Exercise prompt:
Using the records that appear below, write out exactly the lines from the one with "Write part 2" through the one with "const heelIn = halfElastic + GLUE_GAP;", keeping both end lines.

..........

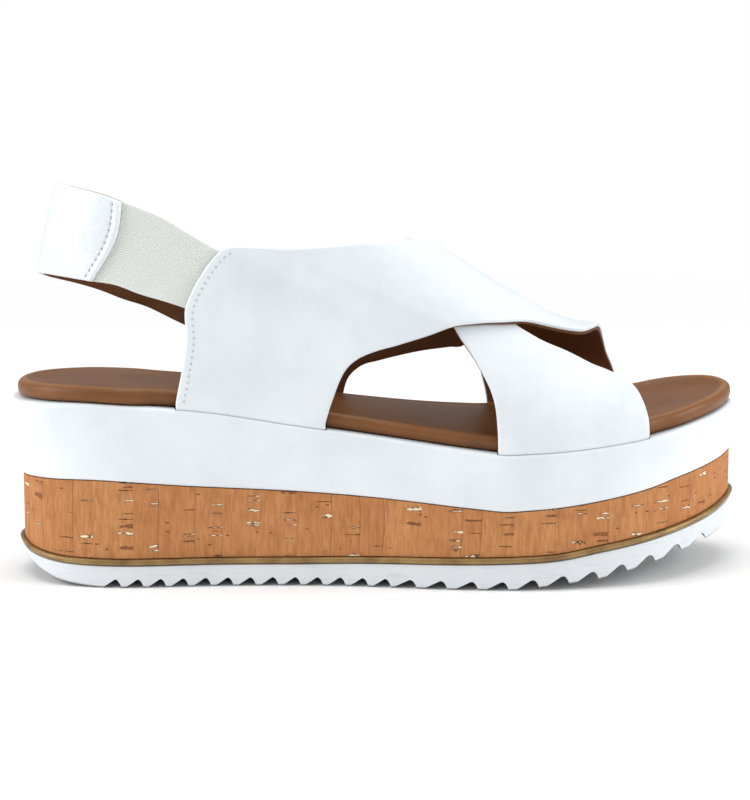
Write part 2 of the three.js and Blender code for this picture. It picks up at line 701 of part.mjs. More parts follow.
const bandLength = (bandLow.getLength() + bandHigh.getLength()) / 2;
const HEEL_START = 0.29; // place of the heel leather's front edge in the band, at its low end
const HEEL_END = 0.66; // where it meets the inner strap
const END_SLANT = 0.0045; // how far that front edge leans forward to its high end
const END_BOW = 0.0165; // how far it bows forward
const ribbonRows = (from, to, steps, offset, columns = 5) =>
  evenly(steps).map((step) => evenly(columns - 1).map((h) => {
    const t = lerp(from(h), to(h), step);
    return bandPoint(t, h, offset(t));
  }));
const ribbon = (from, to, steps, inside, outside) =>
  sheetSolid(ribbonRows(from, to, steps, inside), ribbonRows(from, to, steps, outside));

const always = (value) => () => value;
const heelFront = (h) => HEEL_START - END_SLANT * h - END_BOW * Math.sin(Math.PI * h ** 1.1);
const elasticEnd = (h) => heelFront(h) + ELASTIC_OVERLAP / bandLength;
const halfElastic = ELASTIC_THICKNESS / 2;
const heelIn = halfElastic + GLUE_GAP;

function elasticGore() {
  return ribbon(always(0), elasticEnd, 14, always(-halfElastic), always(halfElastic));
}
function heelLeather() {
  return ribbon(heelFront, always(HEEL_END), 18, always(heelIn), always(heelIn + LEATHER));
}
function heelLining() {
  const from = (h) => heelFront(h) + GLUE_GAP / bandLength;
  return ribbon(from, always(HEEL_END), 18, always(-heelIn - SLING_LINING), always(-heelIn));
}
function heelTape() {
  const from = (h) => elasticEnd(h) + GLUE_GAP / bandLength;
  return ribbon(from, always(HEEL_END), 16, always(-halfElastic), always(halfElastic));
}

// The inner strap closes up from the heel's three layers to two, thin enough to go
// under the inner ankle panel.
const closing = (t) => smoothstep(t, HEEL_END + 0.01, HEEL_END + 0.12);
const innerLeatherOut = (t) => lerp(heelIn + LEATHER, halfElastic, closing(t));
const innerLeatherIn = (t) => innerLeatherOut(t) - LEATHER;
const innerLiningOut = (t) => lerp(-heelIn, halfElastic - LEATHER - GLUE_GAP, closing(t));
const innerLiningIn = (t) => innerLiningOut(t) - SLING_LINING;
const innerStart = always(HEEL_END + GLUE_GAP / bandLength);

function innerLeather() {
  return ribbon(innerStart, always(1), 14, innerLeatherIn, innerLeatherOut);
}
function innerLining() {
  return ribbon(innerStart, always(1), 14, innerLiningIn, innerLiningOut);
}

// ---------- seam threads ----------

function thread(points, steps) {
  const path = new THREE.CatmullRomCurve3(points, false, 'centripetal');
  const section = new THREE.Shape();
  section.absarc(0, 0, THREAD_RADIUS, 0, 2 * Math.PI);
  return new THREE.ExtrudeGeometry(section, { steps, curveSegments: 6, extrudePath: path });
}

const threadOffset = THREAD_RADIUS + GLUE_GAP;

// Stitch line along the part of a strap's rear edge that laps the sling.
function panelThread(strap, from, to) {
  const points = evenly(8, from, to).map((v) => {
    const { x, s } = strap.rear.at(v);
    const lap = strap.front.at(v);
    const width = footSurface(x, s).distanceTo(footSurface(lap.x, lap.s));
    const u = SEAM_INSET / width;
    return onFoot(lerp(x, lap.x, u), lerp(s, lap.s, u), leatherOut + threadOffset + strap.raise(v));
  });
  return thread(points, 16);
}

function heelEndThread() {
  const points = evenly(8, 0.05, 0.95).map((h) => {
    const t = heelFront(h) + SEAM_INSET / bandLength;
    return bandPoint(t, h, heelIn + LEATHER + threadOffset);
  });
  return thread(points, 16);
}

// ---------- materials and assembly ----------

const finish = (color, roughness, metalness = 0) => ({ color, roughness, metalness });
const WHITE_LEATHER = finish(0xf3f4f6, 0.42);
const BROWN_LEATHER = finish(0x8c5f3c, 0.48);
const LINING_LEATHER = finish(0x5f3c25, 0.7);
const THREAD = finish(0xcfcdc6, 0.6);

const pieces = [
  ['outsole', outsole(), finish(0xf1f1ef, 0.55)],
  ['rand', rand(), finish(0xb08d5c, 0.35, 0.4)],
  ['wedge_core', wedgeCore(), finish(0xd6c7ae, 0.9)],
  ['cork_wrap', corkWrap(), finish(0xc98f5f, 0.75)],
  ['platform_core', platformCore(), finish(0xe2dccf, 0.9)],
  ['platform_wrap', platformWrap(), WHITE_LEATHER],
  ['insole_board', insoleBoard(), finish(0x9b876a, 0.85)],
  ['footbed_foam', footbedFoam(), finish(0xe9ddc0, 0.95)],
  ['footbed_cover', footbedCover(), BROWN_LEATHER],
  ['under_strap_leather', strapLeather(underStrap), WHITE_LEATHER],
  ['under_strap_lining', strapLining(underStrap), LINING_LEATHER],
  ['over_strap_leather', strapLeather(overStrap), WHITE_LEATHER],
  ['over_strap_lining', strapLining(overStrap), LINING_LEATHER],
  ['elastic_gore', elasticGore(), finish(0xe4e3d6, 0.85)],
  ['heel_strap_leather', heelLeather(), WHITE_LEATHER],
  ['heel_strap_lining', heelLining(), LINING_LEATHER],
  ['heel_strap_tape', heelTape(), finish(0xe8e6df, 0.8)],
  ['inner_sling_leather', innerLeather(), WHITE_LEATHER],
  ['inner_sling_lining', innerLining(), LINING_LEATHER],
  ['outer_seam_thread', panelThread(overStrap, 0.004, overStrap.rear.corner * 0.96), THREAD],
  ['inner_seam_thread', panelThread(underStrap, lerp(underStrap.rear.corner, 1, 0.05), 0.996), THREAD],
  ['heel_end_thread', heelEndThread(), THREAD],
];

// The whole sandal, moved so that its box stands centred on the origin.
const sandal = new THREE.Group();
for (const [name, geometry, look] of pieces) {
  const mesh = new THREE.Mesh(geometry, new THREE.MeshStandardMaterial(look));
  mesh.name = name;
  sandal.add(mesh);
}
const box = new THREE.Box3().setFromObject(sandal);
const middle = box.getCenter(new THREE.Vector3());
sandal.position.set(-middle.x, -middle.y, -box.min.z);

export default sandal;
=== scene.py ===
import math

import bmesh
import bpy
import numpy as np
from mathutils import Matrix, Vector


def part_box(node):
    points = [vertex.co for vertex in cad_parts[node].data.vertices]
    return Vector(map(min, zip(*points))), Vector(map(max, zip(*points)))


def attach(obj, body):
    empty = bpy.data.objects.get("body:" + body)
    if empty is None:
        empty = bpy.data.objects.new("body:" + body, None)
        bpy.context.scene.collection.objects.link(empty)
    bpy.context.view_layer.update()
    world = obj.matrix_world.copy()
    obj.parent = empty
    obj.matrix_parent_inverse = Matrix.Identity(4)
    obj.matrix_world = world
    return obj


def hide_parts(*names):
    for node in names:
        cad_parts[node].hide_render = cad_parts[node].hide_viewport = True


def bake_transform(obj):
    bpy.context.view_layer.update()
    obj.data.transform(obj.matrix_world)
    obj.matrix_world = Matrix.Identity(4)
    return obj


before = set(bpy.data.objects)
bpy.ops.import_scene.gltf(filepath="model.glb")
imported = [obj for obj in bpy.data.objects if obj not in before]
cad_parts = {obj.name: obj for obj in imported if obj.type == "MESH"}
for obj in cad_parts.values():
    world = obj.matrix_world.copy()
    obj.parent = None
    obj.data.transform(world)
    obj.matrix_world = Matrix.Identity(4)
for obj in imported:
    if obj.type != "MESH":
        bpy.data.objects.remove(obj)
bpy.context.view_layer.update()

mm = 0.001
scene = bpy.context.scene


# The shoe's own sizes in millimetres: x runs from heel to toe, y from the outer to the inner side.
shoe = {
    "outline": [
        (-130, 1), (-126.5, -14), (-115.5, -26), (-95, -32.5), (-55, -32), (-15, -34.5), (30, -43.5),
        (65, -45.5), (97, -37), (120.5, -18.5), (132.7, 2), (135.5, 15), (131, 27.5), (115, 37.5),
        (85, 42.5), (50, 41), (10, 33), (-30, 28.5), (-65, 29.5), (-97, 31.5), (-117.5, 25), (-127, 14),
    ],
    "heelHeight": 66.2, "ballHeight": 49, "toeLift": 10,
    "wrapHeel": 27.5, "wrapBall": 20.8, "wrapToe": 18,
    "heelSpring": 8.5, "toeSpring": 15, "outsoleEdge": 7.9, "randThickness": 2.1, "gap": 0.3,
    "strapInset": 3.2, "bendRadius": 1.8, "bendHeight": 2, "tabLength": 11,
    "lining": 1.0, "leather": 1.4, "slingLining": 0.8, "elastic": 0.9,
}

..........

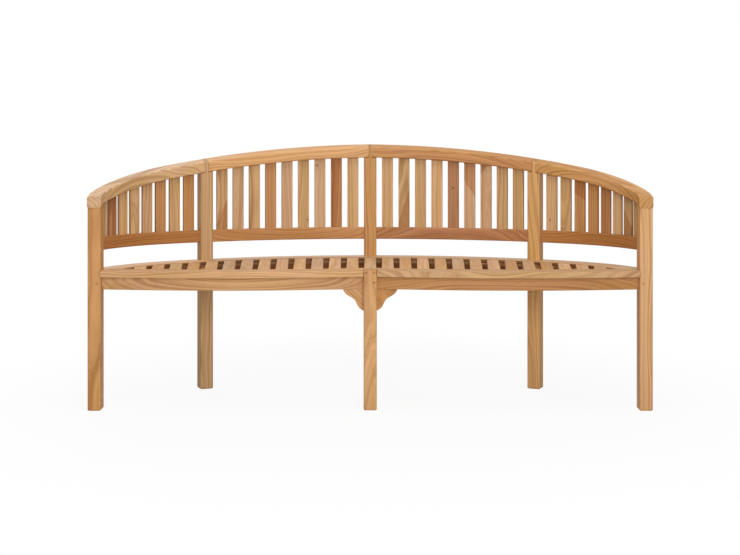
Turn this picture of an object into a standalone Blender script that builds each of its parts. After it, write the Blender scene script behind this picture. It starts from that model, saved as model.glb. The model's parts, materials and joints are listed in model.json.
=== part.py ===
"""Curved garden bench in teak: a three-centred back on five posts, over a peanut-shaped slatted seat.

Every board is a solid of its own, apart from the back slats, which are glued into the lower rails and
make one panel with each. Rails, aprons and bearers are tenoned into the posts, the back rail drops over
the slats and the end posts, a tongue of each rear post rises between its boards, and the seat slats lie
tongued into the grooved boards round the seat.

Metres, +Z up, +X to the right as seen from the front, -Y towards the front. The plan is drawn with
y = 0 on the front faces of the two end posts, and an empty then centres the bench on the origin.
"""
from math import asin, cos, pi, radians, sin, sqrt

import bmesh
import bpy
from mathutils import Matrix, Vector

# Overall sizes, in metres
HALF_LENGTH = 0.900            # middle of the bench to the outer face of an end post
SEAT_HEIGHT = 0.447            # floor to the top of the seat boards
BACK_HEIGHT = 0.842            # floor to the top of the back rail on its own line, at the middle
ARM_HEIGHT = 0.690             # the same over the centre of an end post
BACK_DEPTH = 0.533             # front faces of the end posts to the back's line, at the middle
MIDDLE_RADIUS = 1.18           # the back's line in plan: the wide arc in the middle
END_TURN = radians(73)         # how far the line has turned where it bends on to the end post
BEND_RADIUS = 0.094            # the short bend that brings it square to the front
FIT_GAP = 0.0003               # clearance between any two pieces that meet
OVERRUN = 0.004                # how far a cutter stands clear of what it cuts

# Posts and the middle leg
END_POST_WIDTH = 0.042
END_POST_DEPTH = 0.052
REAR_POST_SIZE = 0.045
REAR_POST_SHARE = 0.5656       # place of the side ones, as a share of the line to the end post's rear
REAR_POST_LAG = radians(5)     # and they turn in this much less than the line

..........

Task output:
Write part 2 of the three.js and Blender code for this picture. It picks up at line 701 of part.mjs. More parts follow.
const bandLength = (bandLow.getLength() + bandHigh.getLength()) / 2;
const HEEL_START = 0.29; // place of the heel leather's front edge in the band, at its low end
const HEEL_END = 0.66; // where it meets the inner strap
const END_SLANT = 0.0045; // how far that front edge leans forward to its high end
const END_BOW = 0.0165; // how far it bows forward
const ribbonRows = (from, to, steps, offset, columns = 5) =>
  evenly(steps).map((step) => evenly(columns - 1).map((h) => {
    const t = lerp(from(h), to(h), step);
    return bandPoint(t, h, offset(t));
  }));
const ribbon = (from, to, steps, inside, outside) =>
  sheetSolid(ribbonRows(from, to, steps, inside), ribbonRows(from, to, steps, outside));

const always = (value) => () => value;
const heelFront = (h) => HEEL_START - END_SLANT * h - END_BOW * Math.sin(Math.PI * h ** 1.1);
const elasticEnd = (h) => heelFront(h) + ELASTIC_OVERLAP / bandLength;
const halfElastic = ELASTIC_THICKNESS / 2;
const heelIn = halfElastic + GLUE_GAP;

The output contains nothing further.